## Data
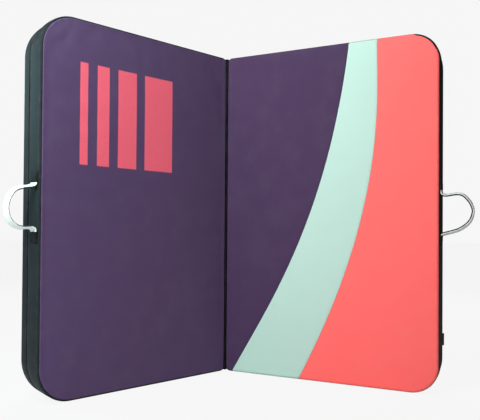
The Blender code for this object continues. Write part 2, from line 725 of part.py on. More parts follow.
def add_shoulder_strap(half, name, middle_s):
    side = half.side
    pivot = add_empty(f"{name}_pivot", half.frame, Vector((side * middle_s, PAD_THICKNESS, STRAP_TOP)))

    def to_space(out, up, across):
        return Vector((side * (middle_s + across), PAD_THICKNESS + out, up))

    shares = [STRAP_PAD_SHARE * i / STRAP_PAD_STEPS for i in range(STRAP_PAD_STEPS + 1)]
    fullness = [sin(pi * i / STRAP_PAD_STEPS) ** 0.5 for i in range(STRAP_PAD_STEPS + 1)]
    widths = [STRAP_PAD_WIDTH * (STRAP_END_WIDTH_SHARE + (1 - STRAP_END_WIDTH_SHARE) * full)
              for full in fullness]
    thicknesses = [STRAP_PAD_THICKNESS * (STRAP_END_THICKNESS_SHARE + (1 - STRAP_END_THICKNESS_SHARE) * full)
                   for full in fullness]
    add_part(f"{name}_pad", ribbon([strap_arch(share) for share in shares], thicknesses, widths,
                                   PAD_SECTION_SHARES, to_space), "strap_grey", pivot)

    heading = strap_heading(STRAP_PAD_SHARE)
    bars = (BUCKLE_BAR, BUCKLE_SLOT, BUCKLE_BAR, BUCKLE_SLOT, BUCKLE_BAR)
    rails = (BUCKLE_RAIL, WEB_WIDTH + BUCKLE_PLAY, BUCKLE_RAIL)
    plate_start = strap_arch(STRAP_PAD_SHARE) + heading * CLEARANCE
    plate = cell_plate(bars, rails, [(1, 1), (3, 1)], ADJUSTER_THICKNESS)
    along = Vector((0, heading.x, heading.y))
    up = Vector((0, heading.y, -heading.x))
    start = to_space(plate_start.x, plate_start.y, 0) - up * ADJUSTER_THICKNESS / 2
    add_part(f"{name}_adjuster", lay_plate(plate, along, Vector((1, 0, 0)), up, start),
             "buckle_black", pivot)

    web_start = plate_start + heading * (sum(bars) + CLEARANCE)
    web = smooth_path(web_start, heading, strap_arch(1), strap_heading(1), WEB_STEPS)
    add_part(f"{name}_web", even_ribbon(web, WEB_THICKNESS, WEB_WIDTH, to_space),
             "webbing_black", pivot)

    down = Vector((0, -1))
    tail_out = CLEARANCE + STRAP_TAIL_THICKNESS / 2
    top = smooth_path(Vector((tail_out, STRAP_TOP + STRAP_TAIL)), down,
                      strap_arch(0) - strap_heading(0) * CLEARANCE, strap_heading(0), BEND_STEPS)
    add_part(f"{name}_top_bend", even_ribbon(top, STRAP_TAIL_THICKNESS,
                                             STRAP_PAD_WIDTH * STRAP_END_WIDTH_SHARE, to_space),
             "strap_grey", half.frame)
    low = smooth_path(strap_arch(1) + strap_heading(1) * CLEARANCE, strap_heading(1),
                      Vector((CLEARANCE + WEB_THICKNESS / 2, STRAP_LOW - STRAP_TAIL)), down, BEND_STEPS)
    add_part(f"{name}_low_bend", even_ribbon(low, WEB_THICKNESS, WEB_WIDTH, to_space),
             "webbing_black", half.frame)


# The fold

def add_fold_tape(root):
    """A folded strip that follows both hinge walls and shows at the bottom of the crease."""
    outer_s = HINGE_GAP - CLEARANCE
    inner_s = outer_s - TAPE_THICKNESS

    def plan(side, s, depth):
        return Vector((side * (s * sin(HALF_ANGLE) + depth * cos(HALF_ANGLE)),
                       depth * sin(HALF_ANGLE) - s * cos(HALF_ANGLE), 0))

    outer = [(outer_s, TAPE_BACK), (outer_s, TAPE_FRONT)]
    inner = [(inner_s, TAPE_FRONT + TAPE_THICKNESS), (inner_s, TAPE_BACK)]
    points = [plan(1, s, depth) for s, depth in outer]
    points += [plan(-1, s, depth) for s, depth in reversed(outer)]
    points += [plan(-1, s, depth) for s, depth in reversed(inner)]
    points += [plan(1, s, depth) for s, depth in inner]
    loops = [[point + Vector((0, 0, z)) for point in points]
             for z in (TAPE_END_GAP, PAD_HEIGHT - TAPE_END_GAP)]
    add_part("fold_tape", loft(loops), "tape_dark", root)


def add_half(name, side, root):
    frame = add_empty(f"{name}_frame", root, Vector((0, 0, 0)))
    frame.rotation_euler = (0, 0, -side * (pi / 2 - HALF_ANGLE))
    half = Half(name, side, frame)
    add_part(f"{name}_front_wall", front_band(side), "wall_black", frame)
    add_part(f"{name}_back_wall", back_band(side), "wall_black", frame)
    add_part(f"{name}_zip", zip_strip(side), "zip_black", frame)
    add_part(f"{name}_hinge_wall", hinge_wall(side), "wall_black", frame)
    add_part(f"{name}_ground_panel", ground_skin(side), "ground_black", frame)
    add_part(f"{name}_top_foam", top_foam(side), "foam_grey", frame)
    add_part(f"{name}_core_foam", core_foam(side), "foam_cream", frame)
    add_part(f"{name}_base_foam", base_foam(side), "foam_grey", frame)
    add_zip_slider(half)
    add_grab_handle(half)
    return half


def main():
    clear_scene()
    root = add_empty("fold_line", None, Vector((0, FOLD_Y, 0)))
    left = add_half("left", -1, root)
    right = add_half("right", 1, root)
    add_part("left_landing_panel", landing_skin(left.side), "plum", left.frame)
    add_colour_panels(right)
    add_fold_tape(root)
    add_closure_straps(left, right)
    add_hip_belt(right)
    for name, offset in (("inner_shoulder_strap", -STRAP_SPACING / 2),
                         ("outer_shoulder_strap", STRAP_SPACING / 2)):
        add_shoulder_strap(right, name, HALF_WIDTH / 2 + offset)


main()
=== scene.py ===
# Folding bouldering crash pad, standing open like a book on its short edges.
# A half is drawn as (s, depth, z): s runs from the fold out to the outer wall,
# depth from the landing face back to the ground face, and z up. Metres.

import json
from math import asin, ceil, cos, pi, radians, sin, sqrt

import bmesh
import bpy
from mathutils import Matrix, Vector, noise


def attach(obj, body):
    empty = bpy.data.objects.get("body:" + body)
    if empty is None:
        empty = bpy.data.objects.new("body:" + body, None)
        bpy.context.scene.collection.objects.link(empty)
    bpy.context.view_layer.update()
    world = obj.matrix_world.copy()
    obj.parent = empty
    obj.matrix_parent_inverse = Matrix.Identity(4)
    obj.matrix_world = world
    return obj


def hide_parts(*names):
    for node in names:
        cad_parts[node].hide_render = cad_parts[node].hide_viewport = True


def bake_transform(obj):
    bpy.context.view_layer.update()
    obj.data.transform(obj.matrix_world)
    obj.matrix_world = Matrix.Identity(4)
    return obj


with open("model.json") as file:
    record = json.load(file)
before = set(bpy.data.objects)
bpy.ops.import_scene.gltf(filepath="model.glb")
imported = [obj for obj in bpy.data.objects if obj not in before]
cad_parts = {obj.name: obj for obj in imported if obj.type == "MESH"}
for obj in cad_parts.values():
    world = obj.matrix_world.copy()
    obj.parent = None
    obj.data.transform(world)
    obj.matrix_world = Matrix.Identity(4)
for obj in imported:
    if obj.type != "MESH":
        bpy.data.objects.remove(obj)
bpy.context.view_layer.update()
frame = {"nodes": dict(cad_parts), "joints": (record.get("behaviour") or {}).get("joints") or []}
print("frame loaded with", len(frame["nodes"]), "nodes")

pad = {
    "width": 0.64, "height": 1.0, "thickness": 0.1, "gap": 0.0015,
    # the outer corners are rounder on the left half, and towards the ground faces
    "cornerRadius": {"left": 0.094, "right": 0.076}, "groundCornerGrowth": 0.014, "hingeCorner": 0.012,
    "crown": 0.003, "crownReach": 0.22, "landingRoll": 0.009, "groundRoll": 0.006, "hingeShare": 0.55,
    # shares of the landing face's roll that the walls' fabric takes
    "hingeRim": 0.12, "rimShare": {"left": 0.60, "right": 0.08}, "cornerRim": {"left": 0.0, "right": 0.60},
    "fabric": 0.0012, "zipDepth": 0.064, "zipWidth": 0.010, "zipLap": 0.0012, "groundLevel": 0.1003,
}
gap, padWidth, padHeight, padThick = pad["gap"], pad["width"], pad["height"], pad["thickness"]
crown, hingeShare = pad["crown"], pad["hingeShare"]
landingRoll, groundRoll = pad["landingRoll"], pad["groundRoll"]

joints = {joint["name"]: joint for joint in frame["joints"]}
foldPoint = Vector(joints["fold"]["pos_m"])
sides = {"left": -1, "right": 1}


def addObject(name, data):
    made = bpy.data.objects.new(name, data)
    bpy.context.scene.collection.objects.link(made)
    return made


def newGrid(columns, rows, size=0.5):
    bm = bmesh.new()
    bmesh.ops.create_grid(bm, x_segments=columns, y_segments=rows, size=size)
    return bm


def toMesh(bm, name):
    mesh = bpy.data.meshes.new(name)
    bm.to_mesh(mesh)
    bm.free()
    return mesh


def axesMatrix(x, y, z, spot):
    return Matrix([(*axis, 0) for axis in (x, y, z)] + [(*spot, 1)]).transposed()


# Camera and light

camera = {
    "focalPx": 607.23, "centrePx": (209.74, 224.98), "framePx": (480, 420),
    "pitch": 0.01373, "roll": 0.00811, "turnDeg": -7.61,
    "height": 0.4376, "fromFold": (-0.0522, -1.9394), "sensor": 36,
}

# place, size, power, tint
lamps = {
    "key": ((-1.3, -1.5, 1.4), 0.8, 34, (0.93, 1.0, 0.99)),
    "upper": ((-0.75, -0.9, 1.7), 0.4, 20.5, (0.82, 1.0, 0.95)),
    "leftRim": ((-1.15, -0.55, 1.6), 0.4, 4, (1.0, 0.50, 0.80)),
    "wallGlow": ((-1.5, 0.3, 1.05), 0.4, 9.5, (0.50, 0.92, 1.0)),
    "behind": ((0.5, 2.8, 1.9), 2.0, 90, (1.0, 0.99, 0.97)),
}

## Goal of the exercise
Print the lines from the line containing "add_closure_straps(left, right)" to the line containing "cad_parts[node].hide_render = cad_parts[node].hide_viewport", both ends included, exactly and with nothing added.

## Complete answer
    add_closure_straps(left, right)
    add_hip_belt(right)
    for name, offset in (("inner_shoulder_strap", -STRAP_SPACING / 2),
                         ("outer_shoulder_strap", STRAP_SPACING / 2)):
        add_shoulder_strap(right, name, HALF_WIDTH / 2 + offset)


main()
=== scene.py ===
# Folding bouldering crash pad, standing open like a book on its short edges.
# A half is drawn as (s, depth, z): s runs from the fold out to the outer wall,
# depth from the landing face back to the ground face, and z up. Metres.

import json
from math import asin, ceil, cos, pi, radians, sin, sqrt

import bmesh
import bpy
from mathutils import Matrix, Vector, noise


def attach(obj, body):
    empty = bpy.data.objects.get("body:" + body)
    if empty is None:
        empty = bpy.data.objects.new("body:" + body, None)
        bpy.context.scene.collection.objects.link(empty)
    bpy.context.view_layer.update()
    world = obj.matrix_world.copy()
    obj.parent = empty
    obj.matrix_parent_inverse = Matrix.Identity(4)
    obj.matrix_world = world
    return obj


def hide_parts(*names):
    for node in names:
        cad_parts[node].hide_render = cad_parts[node].hide_viewport = True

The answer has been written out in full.